The problem —
Provide again, from the entries below, every line from the one containing "extruder_frame();" through the one containing "obj.matrix_world = world", exactly as written, and no other line.
· · ·
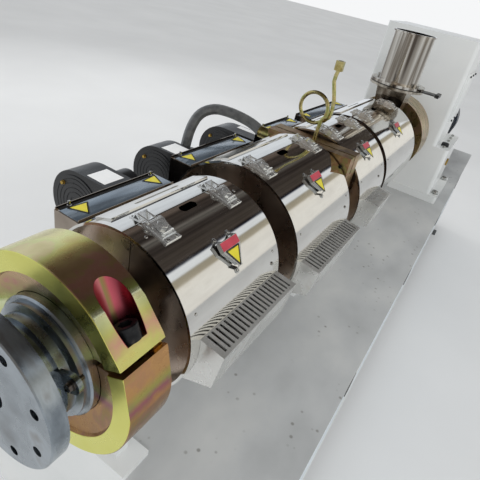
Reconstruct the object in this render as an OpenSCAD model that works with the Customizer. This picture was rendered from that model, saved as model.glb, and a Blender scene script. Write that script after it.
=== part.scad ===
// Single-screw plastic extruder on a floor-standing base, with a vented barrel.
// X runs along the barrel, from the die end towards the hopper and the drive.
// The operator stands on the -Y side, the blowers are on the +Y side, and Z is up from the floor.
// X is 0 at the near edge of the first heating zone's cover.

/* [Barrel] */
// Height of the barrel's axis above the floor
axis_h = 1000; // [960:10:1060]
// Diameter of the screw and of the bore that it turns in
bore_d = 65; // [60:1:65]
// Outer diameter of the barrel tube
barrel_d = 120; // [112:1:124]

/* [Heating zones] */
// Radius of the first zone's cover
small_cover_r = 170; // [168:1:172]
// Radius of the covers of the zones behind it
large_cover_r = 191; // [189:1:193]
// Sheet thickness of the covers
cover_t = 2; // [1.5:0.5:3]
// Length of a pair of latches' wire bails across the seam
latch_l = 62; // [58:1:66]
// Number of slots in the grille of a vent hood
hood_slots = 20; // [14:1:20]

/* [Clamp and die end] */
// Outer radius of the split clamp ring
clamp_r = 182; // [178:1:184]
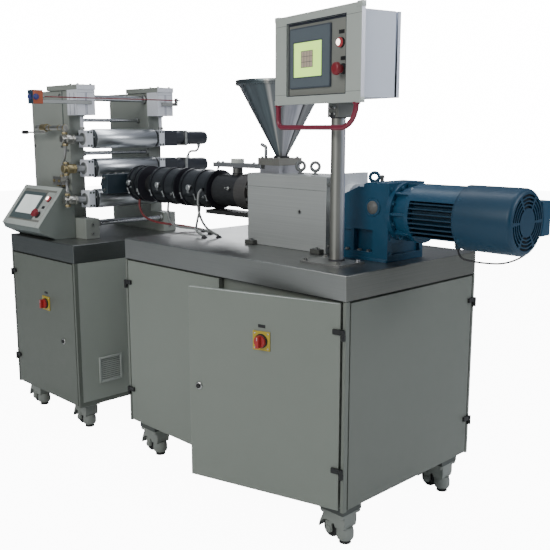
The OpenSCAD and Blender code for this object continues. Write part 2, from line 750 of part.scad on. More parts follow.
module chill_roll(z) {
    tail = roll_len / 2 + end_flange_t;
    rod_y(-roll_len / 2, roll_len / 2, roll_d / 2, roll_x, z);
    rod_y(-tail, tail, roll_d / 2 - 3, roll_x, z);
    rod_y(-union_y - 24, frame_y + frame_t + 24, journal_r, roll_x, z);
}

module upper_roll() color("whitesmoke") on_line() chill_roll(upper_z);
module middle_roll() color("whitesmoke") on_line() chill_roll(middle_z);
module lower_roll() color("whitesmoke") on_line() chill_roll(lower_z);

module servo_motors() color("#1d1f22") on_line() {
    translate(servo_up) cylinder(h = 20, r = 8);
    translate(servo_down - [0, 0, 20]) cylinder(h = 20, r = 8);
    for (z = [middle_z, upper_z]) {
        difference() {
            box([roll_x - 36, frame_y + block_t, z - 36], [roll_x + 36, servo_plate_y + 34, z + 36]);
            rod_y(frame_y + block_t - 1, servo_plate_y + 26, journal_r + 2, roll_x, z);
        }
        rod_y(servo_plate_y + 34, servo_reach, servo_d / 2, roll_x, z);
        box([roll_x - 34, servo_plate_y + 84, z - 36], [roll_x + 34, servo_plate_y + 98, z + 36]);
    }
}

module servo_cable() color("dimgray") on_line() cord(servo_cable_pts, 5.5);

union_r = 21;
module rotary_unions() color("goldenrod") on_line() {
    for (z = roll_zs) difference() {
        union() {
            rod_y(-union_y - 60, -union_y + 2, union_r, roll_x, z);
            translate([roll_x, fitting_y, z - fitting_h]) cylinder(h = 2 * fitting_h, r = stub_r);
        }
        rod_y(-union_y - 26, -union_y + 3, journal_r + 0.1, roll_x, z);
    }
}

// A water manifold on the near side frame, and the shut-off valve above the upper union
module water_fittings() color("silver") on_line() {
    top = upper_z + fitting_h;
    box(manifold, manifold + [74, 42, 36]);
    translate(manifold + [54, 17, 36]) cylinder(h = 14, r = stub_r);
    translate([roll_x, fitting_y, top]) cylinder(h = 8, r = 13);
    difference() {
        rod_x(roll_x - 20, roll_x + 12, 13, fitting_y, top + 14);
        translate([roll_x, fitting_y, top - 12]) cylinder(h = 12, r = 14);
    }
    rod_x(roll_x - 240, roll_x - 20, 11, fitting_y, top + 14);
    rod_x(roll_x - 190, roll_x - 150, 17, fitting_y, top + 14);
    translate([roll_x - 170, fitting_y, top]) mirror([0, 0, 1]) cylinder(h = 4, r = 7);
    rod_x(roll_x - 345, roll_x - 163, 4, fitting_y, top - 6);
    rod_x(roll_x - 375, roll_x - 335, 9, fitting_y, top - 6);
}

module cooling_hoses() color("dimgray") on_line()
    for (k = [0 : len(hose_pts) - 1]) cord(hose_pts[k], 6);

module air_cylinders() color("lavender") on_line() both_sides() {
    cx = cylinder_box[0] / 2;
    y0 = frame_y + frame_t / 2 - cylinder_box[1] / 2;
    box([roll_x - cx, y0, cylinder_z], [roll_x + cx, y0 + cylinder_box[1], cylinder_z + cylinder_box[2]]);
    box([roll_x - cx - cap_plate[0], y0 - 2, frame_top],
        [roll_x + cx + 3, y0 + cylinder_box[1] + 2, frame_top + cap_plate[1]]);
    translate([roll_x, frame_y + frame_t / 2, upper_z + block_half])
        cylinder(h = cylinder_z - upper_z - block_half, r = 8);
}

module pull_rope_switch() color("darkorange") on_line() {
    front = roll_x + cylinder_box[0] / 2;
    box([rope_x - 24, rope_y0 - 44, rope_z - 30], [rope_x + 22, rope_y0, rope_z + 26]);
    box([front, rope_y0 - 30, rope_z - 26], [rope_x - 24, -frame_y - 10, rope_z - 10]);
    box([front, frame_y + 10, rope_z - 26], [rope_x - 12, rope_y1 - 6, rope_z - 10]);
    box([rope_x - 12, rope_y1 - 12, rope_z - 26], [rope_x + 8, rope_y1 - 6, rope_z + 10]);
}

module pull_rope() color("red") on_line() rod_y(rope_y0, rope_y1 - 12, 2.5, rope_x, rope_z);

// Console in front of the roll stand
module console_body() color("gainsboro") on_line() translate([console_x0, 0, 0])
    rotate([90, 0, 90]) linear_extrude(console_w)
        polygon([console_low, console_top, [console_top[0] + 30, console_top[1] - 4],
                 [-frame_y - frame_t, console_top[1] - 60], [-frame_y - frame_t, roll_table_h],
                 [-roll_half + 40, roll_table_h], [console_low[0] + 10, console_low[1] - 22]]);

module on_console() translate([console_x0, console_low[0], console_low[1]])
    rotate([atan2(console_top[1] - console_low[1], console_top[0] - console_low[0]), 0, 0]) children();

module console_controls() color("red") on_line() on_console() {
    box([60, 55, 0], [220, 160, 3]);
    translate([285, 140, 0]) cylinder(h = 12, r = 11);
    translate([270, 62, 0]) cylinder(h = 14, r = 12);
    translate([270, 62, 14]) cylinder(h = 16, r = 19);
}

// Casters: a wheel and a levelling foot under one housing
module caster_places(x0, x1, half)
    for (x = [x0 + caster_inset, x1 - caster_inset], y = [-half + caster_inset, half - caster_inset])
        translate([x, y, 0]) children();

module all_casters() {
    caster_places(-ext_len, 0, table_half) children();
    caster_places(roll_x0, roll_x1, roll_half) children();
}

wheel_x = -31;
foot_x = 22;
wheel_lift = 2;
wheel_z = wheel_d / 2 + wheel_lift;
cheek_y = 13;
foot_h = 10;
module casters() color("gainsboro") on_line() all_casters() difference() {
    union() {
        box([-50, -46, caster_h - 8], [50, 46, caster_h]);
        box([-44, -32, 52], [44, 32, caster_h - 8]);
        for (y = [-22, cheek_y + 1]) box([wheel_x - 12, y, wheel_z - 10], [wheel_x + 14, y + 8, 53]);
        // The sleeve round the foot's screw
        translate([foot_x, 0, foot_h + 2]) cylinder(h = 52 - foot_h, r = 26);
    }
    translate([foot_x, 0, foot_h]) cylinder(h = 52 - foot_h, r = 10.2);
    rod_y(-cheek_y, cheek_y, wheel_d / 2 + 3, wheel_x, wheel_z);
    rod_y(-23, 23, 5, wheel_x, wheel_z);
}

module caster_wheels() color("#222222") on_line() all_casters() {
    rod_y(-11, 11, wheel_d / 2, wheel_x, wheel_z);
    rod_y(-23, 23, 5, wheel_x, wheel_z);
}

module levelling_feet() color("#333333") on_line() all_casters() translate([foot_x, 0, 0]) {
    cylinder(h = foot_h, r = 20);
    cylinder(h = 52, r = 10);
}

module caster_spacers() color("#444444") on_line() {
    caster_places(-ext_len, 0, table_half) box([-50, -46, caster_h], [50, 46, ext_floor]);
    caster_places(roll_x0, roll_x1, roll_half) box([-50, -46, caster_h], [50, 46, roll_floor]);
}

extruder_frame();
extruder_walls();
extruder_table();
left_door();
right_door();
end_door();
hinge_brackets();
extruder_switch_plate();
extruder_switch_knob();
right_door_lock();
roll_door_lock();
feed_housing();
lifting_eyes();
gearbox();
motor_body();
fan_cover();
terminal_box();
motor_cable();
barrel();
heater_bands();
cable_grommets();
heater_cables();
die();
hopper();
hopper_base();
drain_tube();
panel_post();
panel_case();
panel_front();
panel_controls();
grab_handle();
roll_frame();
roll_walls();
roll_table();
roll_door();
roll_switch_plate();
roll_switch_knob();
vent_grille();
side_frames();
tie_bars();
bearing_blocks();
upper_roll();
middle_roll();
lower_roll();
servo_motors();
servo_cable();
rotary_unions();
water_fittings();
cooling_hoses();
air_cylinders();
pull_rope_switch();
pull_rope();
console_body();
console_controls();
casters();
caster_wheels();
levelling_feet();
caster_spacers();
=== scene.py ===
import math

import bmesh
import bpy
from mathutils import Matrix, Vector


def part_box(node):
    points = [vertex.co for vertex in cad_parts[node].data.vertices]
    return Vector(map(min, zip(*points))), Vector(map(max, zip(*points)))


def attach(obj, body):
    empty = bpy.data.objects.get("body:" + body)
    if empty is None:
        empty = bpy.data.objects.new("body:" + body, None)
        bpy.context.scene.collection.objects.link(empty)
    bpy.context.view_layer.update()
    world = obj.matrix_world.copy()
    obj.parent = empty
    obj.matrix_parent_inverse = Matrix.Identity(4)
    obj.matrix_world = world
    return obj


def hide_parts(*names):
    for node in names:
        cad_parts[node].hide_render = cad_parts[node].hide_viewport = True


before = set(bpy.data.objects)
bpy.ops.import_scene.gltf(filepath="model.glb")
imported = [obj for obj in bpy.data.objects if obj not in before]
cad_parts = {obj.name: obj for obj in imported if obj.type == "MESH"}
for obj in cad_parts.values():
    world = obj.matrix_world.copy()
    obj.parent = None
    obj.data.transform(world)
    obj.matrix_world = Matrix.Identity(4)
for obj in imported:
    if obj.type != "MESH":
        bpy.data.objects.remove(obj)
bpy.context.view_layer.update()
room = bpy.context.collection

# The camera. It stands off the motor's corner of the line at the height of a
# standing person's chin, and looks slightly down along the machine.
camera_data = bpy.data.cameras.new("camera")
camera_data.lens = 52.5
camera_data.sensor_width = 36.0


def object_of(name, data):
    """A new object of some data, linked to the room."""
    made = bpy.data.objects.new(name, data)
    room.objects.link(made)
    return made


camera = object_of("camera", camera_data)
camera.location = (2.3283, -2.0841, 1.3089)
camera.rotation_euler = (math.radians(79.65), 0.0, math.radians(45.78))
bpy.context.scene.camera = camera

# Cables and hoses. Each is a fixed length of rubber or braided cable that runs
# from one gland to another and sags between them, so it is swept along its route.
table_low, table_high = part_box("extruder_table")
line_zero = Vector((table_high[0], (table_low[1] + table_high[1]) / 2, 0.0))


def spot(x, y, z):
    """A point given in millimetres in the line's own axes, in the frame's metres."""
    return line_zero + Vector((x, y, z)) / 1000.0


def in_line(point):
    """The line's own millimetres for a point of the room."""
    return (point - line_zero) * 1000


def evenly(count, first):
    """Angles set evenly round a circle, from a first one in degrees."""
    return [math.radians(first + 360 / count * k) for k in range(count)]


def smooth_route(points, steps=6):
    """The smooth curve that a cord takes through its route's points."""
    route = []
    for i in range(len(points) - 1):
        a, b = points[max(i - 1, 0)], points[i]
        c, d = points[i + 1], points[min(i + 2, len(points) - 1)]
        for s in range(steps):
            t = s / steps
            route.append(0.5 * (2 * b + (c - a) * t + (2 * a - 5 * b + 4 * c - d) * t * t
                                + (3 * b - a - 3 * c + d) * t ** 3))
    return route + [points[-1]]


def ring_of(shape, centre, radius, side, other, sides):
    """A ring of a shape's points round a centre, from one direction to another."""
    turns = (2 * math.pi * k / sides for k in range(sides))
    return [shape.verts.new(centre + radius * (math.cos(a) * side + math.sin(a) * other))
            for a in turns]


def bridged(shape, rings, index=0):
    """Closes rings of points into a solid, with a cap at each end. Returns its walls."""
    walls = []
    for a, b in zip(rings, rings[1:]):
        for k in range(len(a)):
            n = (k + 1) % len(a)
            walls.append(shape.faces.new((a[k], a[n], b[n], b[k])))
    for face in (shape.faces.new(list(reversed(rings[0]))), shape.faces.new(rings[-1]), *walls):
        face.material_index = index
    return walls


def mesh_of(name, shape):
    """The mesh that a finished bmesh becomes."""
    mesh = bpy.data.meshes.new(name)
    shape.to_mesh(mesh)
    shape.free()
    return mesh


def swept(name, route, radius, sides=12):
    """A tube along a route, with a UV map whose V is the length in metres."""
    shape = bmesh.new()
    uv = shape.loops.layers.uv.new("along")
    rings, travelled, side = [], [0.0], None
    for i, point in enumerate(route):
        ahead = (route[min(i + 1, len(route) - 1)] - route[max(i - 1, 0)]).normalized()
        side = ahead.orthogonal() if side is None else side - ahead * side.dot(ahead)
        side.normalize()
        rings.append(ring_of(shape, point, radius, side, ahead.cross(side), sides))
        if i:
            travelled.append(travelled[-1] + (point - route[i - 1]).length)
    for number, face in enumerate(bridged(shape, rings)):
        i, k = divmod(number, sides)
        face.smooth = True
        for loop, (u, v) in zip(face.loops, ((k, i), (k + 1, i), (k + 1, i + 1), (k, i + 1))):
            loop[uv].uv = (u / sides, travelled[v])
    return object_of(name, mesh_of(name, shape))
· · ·
Solution for this problem —
extruder_frame();
extruder_walls();
extruder_table();
left_door();
right_door();
end_door();
hinge_brackets();
extruder_switch_plate();
extruder_switch_knob();
right_door_lock();
roll_door_lock();
feed_housing();
lifting_eyes();
gearbox();
motor_body();
fan_cover();
terminal_box();
motor_cable();
barrel();
heater_bands();
cable_grommets();
heater_cables();
die();
hopper();
hopper_base();
drain_tube();
panel_post();
panel_case();
panel_front();
panel_controls();
grab_handle();
roll_frame();
roll_walls();
roll_table();
roll_door();
roll_switch_plate();
roll_switch_knob();
vent_grille();
side_frames();
tie_bars();
bearing_blocks();
upper_roll();
middle_roll();
lower_roll();
servo_motors();
servo_cable();
rotary_unions();
water_fittings();
cooling_hoses();
air_cylinders();
pull_rope_switch();
pull_rope();
console_body();
console_controls();
casters();
caster_wheels();
levelling_feet();
caster_spacers();
=== scene.py ===
import math

import bmesh
import bpy
from mathutils import Matrix, Vector


def part_box(node):
    points = [vertex.co for vertex in cad_parts[node].data.vertices]
    return Vector(map(min, zip(*points))), Vector(map(max, zip(*points)))


def attach(obj, body):
    empty = bpy.data.objects.get("body:" + body)
    if empty is None:
        empty = bpy.data.objects.new("body:" + body, None)
        bpy.context.scene.collection.objects.link(empty)
    bpy.context.view_layer.update()
    world = obj.matrix_world.copy()
    obj.parent = empty
    obj.matrix_parent_inverse = Matrix.Identity(4)
    obj.matrix_world = world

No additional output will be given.